My first full day of AAR has been full of boundary-pushing. (Yesterday I met a friend for the reception, and before that trekked across Montréal to see a new movie which turned out to be fantastic, Montréal-based John N. Smith's "Love & Savagery." I hope it makes it south of the border.)
I started with a panel on the new "Ethics and Religious Culture" curriculum required of all elementary and high school students in Québec - even those in private, religious schools. It was inaugurated just last year, and is still very controversial. Some professors described the historical background, pedagogical and political stakes, and some of the objections (from secularists as well as some religious communities), and then two teachers described their experiences with the curriculum. The panel was long enough for me to decide this was the the most thoughtful effort to instill religious literacy ever - its aims are the recognition of others (Charles Taylor's influence, I think) and the pursuit of the common good (Canada's a different continent than the US!). And then to worry if it was politically practicable. And then finally to conclude, as the teachers enthused about their experiences with it, that it can't be put into practice, at least not in a way attentive to the concerns of religious studies - one of the trainers of the "spiritual animators" who are to administer this curriculum didn't know that some of her students wouldn't be able to eat peperoni pizza! And yet, this was the most concrete example of an effort to include religion meaningfully in civic education I've heard about, and it would be wonderful if it could be done. If one could, what would one like children (at various stages of development) to learn, and are there ways to train teachers? Because of the separation of church in state, Americans haven't had to think about these questions, but they're crucial - a whole pile of our methodological questions suddenly no longer just academic. I'd like to learn more.

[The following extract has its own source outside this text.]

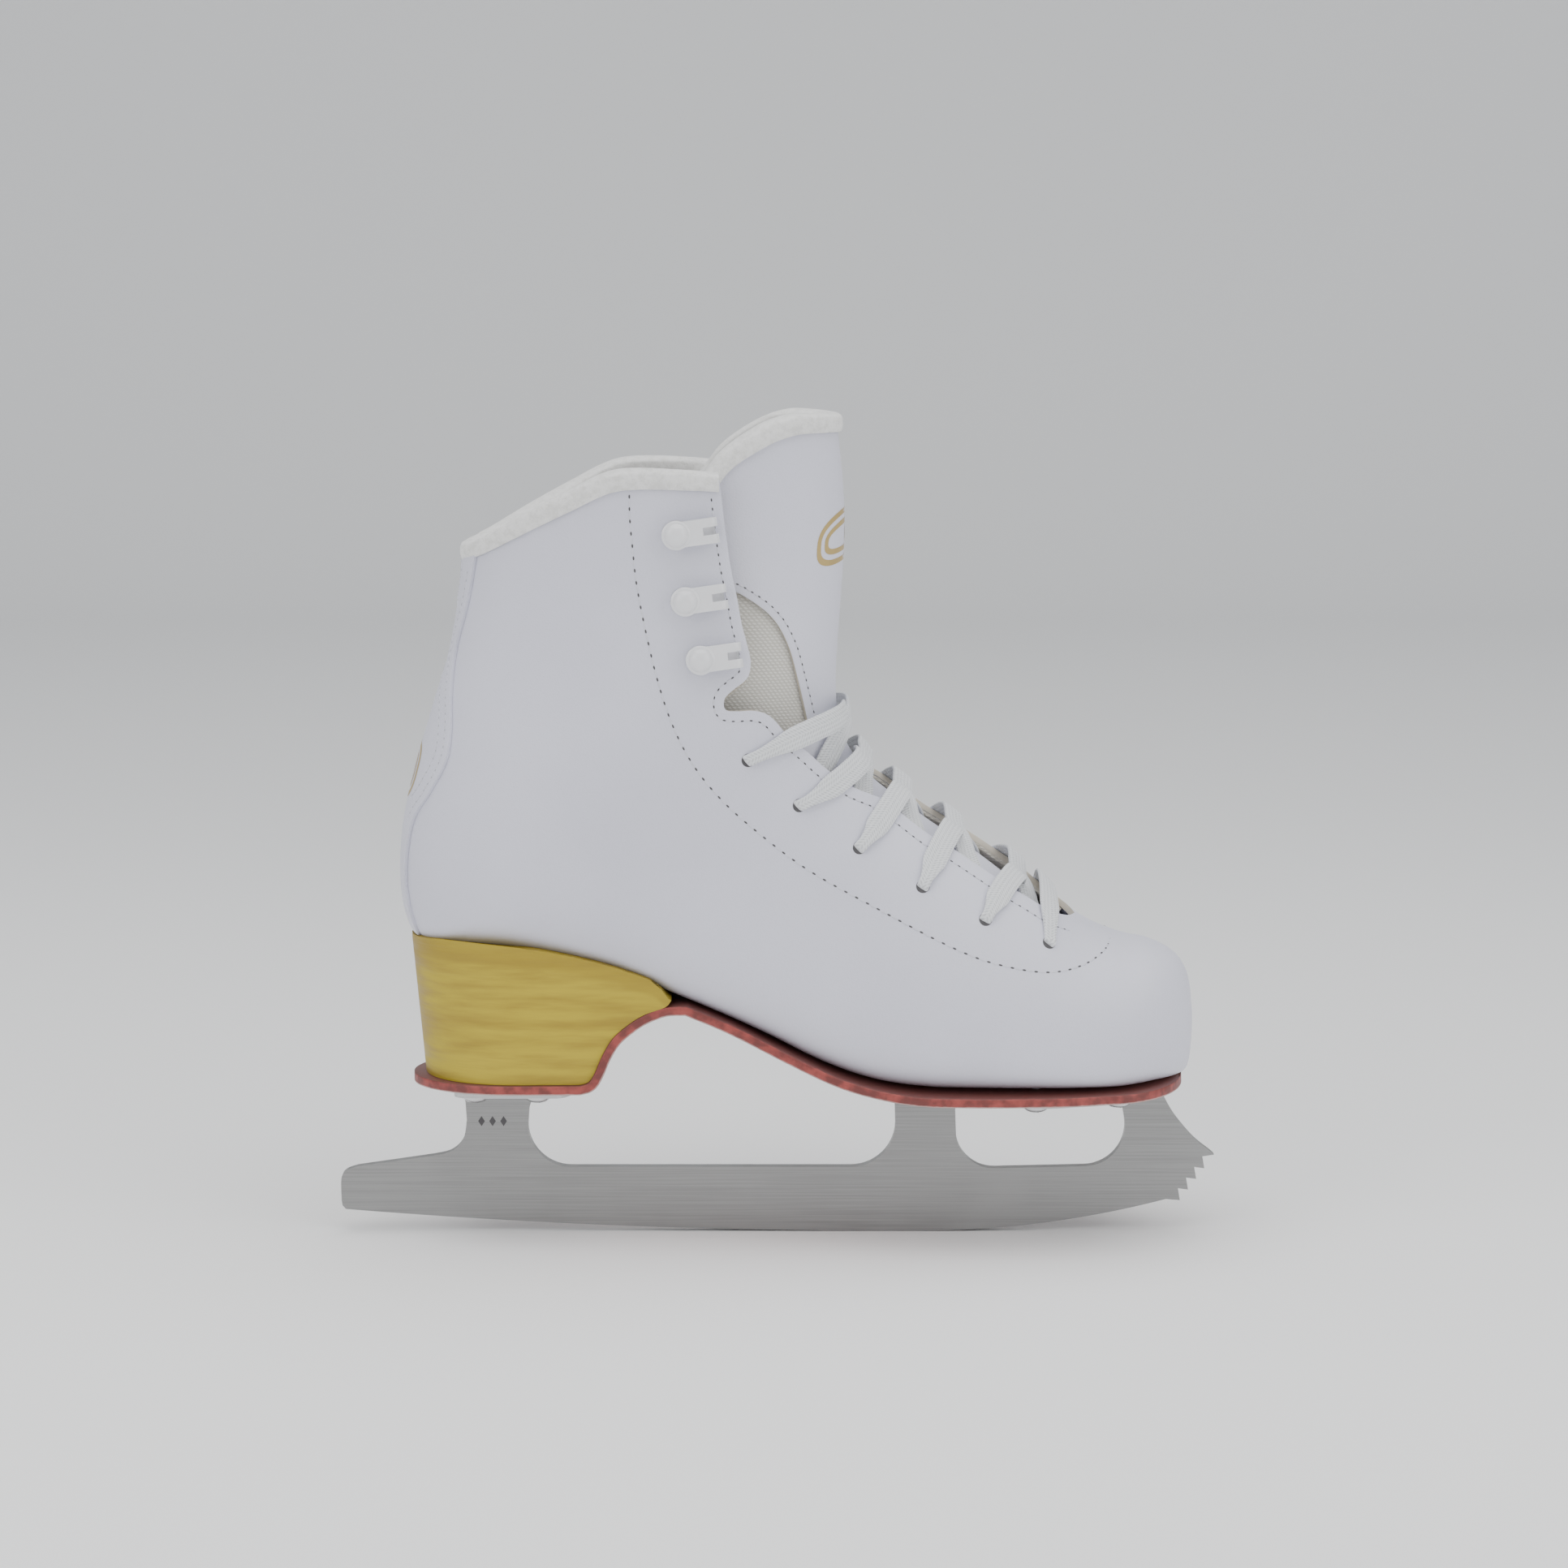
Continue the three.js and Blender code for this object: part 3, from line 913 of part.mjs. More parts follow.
/** One strand: out of hole a over its facing, across the throat and under the other facing to hole b. */
function strand(a, b, sideA, sideB, middleDepth, under) {
  const at = (t) => ({ u: a.u + (b.u - a.u) * t, v: a.v + (b.v - a.v) * t });
  const shows = (t, side) => {
    const { u, v } = at(t);
    const p = surface(u, v);
    return inOutline([p.x, p.z], throats[side]);
  };
  let leave = 0;
  while (!shows(leave, sideA) && leave < 0.5) leave += 0.005;
  let arrive = 1;
  while (!shows(arrive, sideB) && arrive > 0.5) arrive -= 0.005;
  const long = surface(a.u, a.v).distanceTo(surface(b.u, b.v));
  const over = leave + EDGE_MARGIN / long; // clear of the edge that it crosses on top
  const below = arrive - EDGE_MARGIN / long; // down before the edge that it passes under
  const s = THREE.MathUtils.smoothstep;
  const depthAt = (t) => {
    if (t < 0.5) return LACE_OVER + (middleDepth - LACE_OVER) * s(t, over, 0.5);
    return middleDepth + (under - middleDepth) * s(t, 0.5, Math.max(below, 0.52));
  };
  const points = [];
  const near = (mm) => mm / long;
  const span = (from, to, share) => from + (to - from) * share;
  const stops = [near(1.7), near(4.2), near(7.5), ...[1 / 3, 2 / 3, 1].map((k) => span(near(7.5), over, k)),
    span(over, 0.5, 0.5), 0.5, span(0.5, below, 0.5), ...[0, 1 / 3, 2 / 3].map((k) => span(below, 1 - near(7.5), k)),
    1 - near(7.5), 1 - near(4.2), 1 - near(1.7)];
  const sorted = stops.filter((t, i, all) => i === 0 || t > all[i - 1] + 0.012);
  points.push({ seat: a, depth: 1.5, width: LACE_BUNCHED });
  points.push({ seat: a, depth: LACE_OVER + 0.3, width: LACE_BUNCHED });
  for (const t of sorted) {
    const close = Math.min(t, 1 - t) * long;
    const spread = t < 0.5 ? 8 : 16; // it spreads more slowly under the leather
    const width = LACE_BUNCHED + (LACE_WIDTH - LACE_BUNCHED) * s(close, 1.5, spread);
    const lift = t < 0.3 ? -0.4 * (1 - s(t * long, 1.7, 6)) : t > 0.7 ? 0.2 * (1 - s((1 - t) * long, 1.7, 6)) : 0;
    points.push({ ...at(t), depth: depthAt(t) + lift, width });
  }
  points.push({ seat: b, depth: LACE_UNDER - 0.9, width: LACE_BUNCHED });
  return points;
}

const LACE_CROSS_LOW = LACE_UNDER;
const LACE_CROSS_HIGH = LACE_UNDER - LACE - CLEAR;
const order = [[-1, 0], [1, 1], [-1, 2], [1, 3], [-1, 4], [1, 5], [-1, 5], [1, 4], [-1, 3], [1, 2], [-1, 1], [1, 0]];
// the ends go back inside from the top holes, behind the tongue's wings, and down along the lining:
// X and Z in the side view, depth, width
const TAIL_DEPTH = LINING_BOTTOM + CLEAR + LACE + 1;
const TAIL_TIP_WIDTH = 3;
const tail = (side) => [
  [-17.5, 161.5, LACE_UNDER + 0.2, 5], [-23, 161, TAIL_DEPTH - 1.2, 6.5], [-31, 158, TAIL_DEPTH, LACE_WIDTH],
  [-39.5, 152, TAIL_DEPTH, LACE_WIDTH], [-47, 143, TAIL_DEPTH, 6], [-52, 132, TAIL_DEPTH, TAIL_TIP_WIDTH],
].map(([x, z, depth, width]) => {
  const [[px, pz]] = placed([[x, z]]).map((p) => raised(p, side));
  const [u, v] = seenAt(px, pz, side);
  return { u, v, depth, width };
});
const tails = { "-1": tail(-1), 1: tail(1) };
const laceRoute = [...tails[-1]].reverse();
laceRoute.push({ seat: holes[-1][0], depth: LACE_UNDER + 0.2, width: LACE_BUNCHED });
for (let i = 0; i + 1 < order.length; i++) {
  const [sideA, a] = order[i];
  const [sideB, b] = order[i + 1];
  if (a === b) {
    // the bar between the two lowest holes lies outside on both sides
    const bar = strand(holes[sideA][a], holes[sideB][b], sideA, sideB, LACE_OVER, LACE_OVER);
    bar.pop();
    bar.push({ seat: holes[sideB][b], depth: LACE_OVER + 0.3, width: LACE_BUNCHED });
    bar.push({ seat: holes[sideB][b], depth: 1.5, width: LACE_BUNCHED });
    laceRoute.push(...bar);
  } else if (a < b) {
    laceRoute.push(...strand(holes[sideA][a], holes[sideB][b], sideA, sideB,
      sideA < 0 ? LACE_CROSS_LOW : LACE_CROSS_HIGH, LACE_UNDER));
  } else {
    const back = strand(holes[sideB][b], holes[sideA][a], sideB, sideA,
      sideB < 0 ? LACE_CROSS_LOW : LACE_CROSS_HIGH, LACE_UNDER);
    laceRoute.push(...back.reverse());
  }
}

laceRoute.push({ seat: holes[1][0], depth: LACE_UNDER + 0.2, width: LACE_BUNCHED }, ...tails[1]);

const spotOf = (r) => (r.seat ? r.seat.place.clone().addScaledVector(r.seat.n, -r.depth)
  : onFacets(r.u, r.v, r.depth));
/** The flat lace as rings of four corners along its route. */
function laceRings(route) {
  const spots = route.map(spotOf);
  return route.map((r, i) => {
    const { u, v } = r.seat ?? r;
    const n = outward(u, v);
    const lengthways = surface(Math.min(u + 0.05, LAST), v).sub(surface(u, v)).normalize();
    const tangent = spots[Math.min(i + 1, spots.length - 1)].clone().sub(spots[Math.max(i - 1, 0)]).normalize();
    let wide = lengthways;
    if (!r.seat) {
      wide = n.clone().cross(tangent).normalize();
      if (wide.dot(lengthways) < 0) wide.negate();
    }
    wide = wide.clone().addScaledVector(tangent, -wide.dot(tangent)).normalize();
    const thick = tangent.clone().cross(wide).normalize();
    return [[-1, -1], [1, -1], [1, 1], [-1, 1]].map(([a, b]) => spots[i].clone()
      .addScaledVector(wide, (a * r.width) / 2).addScaledVector(thick, (b * LACE) / 2));
  });
}
add("lace", ringSolid(laceRings(laceRoute)), 0xf4f5f6, 0.85);
const TIP_LENGTH = 20;
const TIP_RADIUS = 1.7;
for (const side of [-1, 1]) {
  const [before, end] = tails[side].slice(-2).map(spotOf);
  const onward = end.clone().sub(before).normalize();
  add(`lace_tip_${sideName(side)}`, pin(TIP_RADIUS, CLEAR, CLEAR + TIP_LENGTH, end, onward, 8), 0xe8e8e6, 0.3);
}

export default skate;
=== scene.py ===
"""A right-foot figure skate: a white laced boot on a gold heel and a red outsole, with a steel blade.

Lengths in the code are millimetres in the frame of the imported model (+X to the toe, +Y to the inner side
of the foot, +Z up), and become metres where a mesh is made.
"""
from __future__ import annotations

import logging
import math
from dataclasses import dataclass, field
from enum import Enum
from typing import Callable, Sequence

import bmesh
import bpy
import numpy as np
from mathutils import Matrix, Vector

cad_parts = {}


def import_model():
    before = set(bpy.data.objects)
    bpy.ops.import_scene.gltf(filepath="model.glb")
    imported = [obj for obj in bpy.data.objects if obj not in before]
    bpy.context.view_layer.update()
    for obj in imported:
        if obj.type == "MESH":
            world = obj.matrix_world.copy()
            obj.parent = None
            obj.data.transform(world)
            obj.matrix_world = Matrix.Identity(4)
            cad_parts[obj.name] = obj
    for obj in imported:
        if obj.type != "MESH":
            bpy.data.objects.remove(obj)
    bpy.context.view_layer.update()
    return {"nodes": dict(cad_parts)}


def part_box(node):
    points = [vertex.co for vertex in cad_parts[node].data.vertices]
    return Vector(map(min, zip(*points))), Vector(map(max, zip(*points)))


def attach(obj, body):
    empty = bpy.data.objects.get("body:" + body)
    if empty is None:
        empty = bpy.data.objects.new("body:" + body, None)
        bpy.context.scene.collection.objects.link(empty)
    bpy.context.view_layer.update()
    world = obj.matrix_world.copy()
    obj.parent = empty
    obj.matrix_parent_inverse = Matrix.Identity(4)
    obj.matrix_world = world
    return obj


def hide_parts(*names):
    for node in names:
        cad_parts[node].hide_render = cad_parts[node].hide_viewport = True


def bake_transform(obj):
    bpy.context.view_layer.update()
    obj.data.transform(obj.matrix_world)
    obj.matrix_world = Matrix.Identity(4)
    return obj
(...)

After a first foray into the book displays, it was the turn of the Transhumanism and Religion panel. Unconvincing papers argued that Heidegger would worry about "human enhancement" but Aristotle might conceivably approve of "embodied" (but not "disembodied") transhumanism. A more grounded paper arguing that the imago dei "is realized in hybridity and provides resources for living wisely in contemporary technosociety" was more interesting, until someone asked what connection there was between the liberating feminist discourse of the cyborg the paper invoked and the more barren movement of transhumanism - there's hardly any. Transhumanism seems naive and asocial. A final paper on "cryptoreligious models" in Ray Kurzweil's "singularity" left me nonplused, too. I remain convinced that thinking about transhumanism isn't optional anymore - the technologies are there, the dangers and promises of a fraying conception of human nature and community - but we're going to have to do better than this. (No, I'm not bitter that they turned down the proposal one of my students and I submitted!)
I skipped out of the business meeting of the Transhumanism and Religion consultation to catch the last part of a big panel reexamining the concept of "civil religion." Mistake - it reminded me of the paper-thin theories of secularity and post-secularity I explored last year. And the hopes of that period, just a few months ago, about a magical revitalization of the American idea by President Obama.
Then it was time for a plenary panel on legacies of colonialism in religious studies in the Americas, which ended up being about the horrors of "linguicide" and quite fascinating. A Latino philosopher asked if the seeds of the humanistic study of religion didn't perhaps lie in the judgments of Europeans that their farthest-flung colonial conquests had no religion and thus no souls: if they had no souls, you could relate to them without reference to theology. A part-Apache historian argued that the loss of a language is the loss of a theology, a way of knowing the world. An African-Nova Scotian poet imagined the religion of the first illiterate African Baptists of Halifax, reading some of his poems. And an autochthonous Québecois film maker told of her childhood experiences of being told her people were ignorant savages in the 1940s. The panel as a whole suggested that religious studies can and should be in the business of preserving old language and providing venues for the creation of new meanings, as a way of asserting the value of every soul.
There's no particular program to this itinerary of panels - I chose what seemed most promising and distinctive for each session time, not the ensemble. But they do add up to an intriguing sense of the boundaries and responsibilities of religious studies, in civic education, understanding the legacies and debts of the past, and looking forward to an increasingly technological future with the wisdom of all the world's ethics and religious cultures.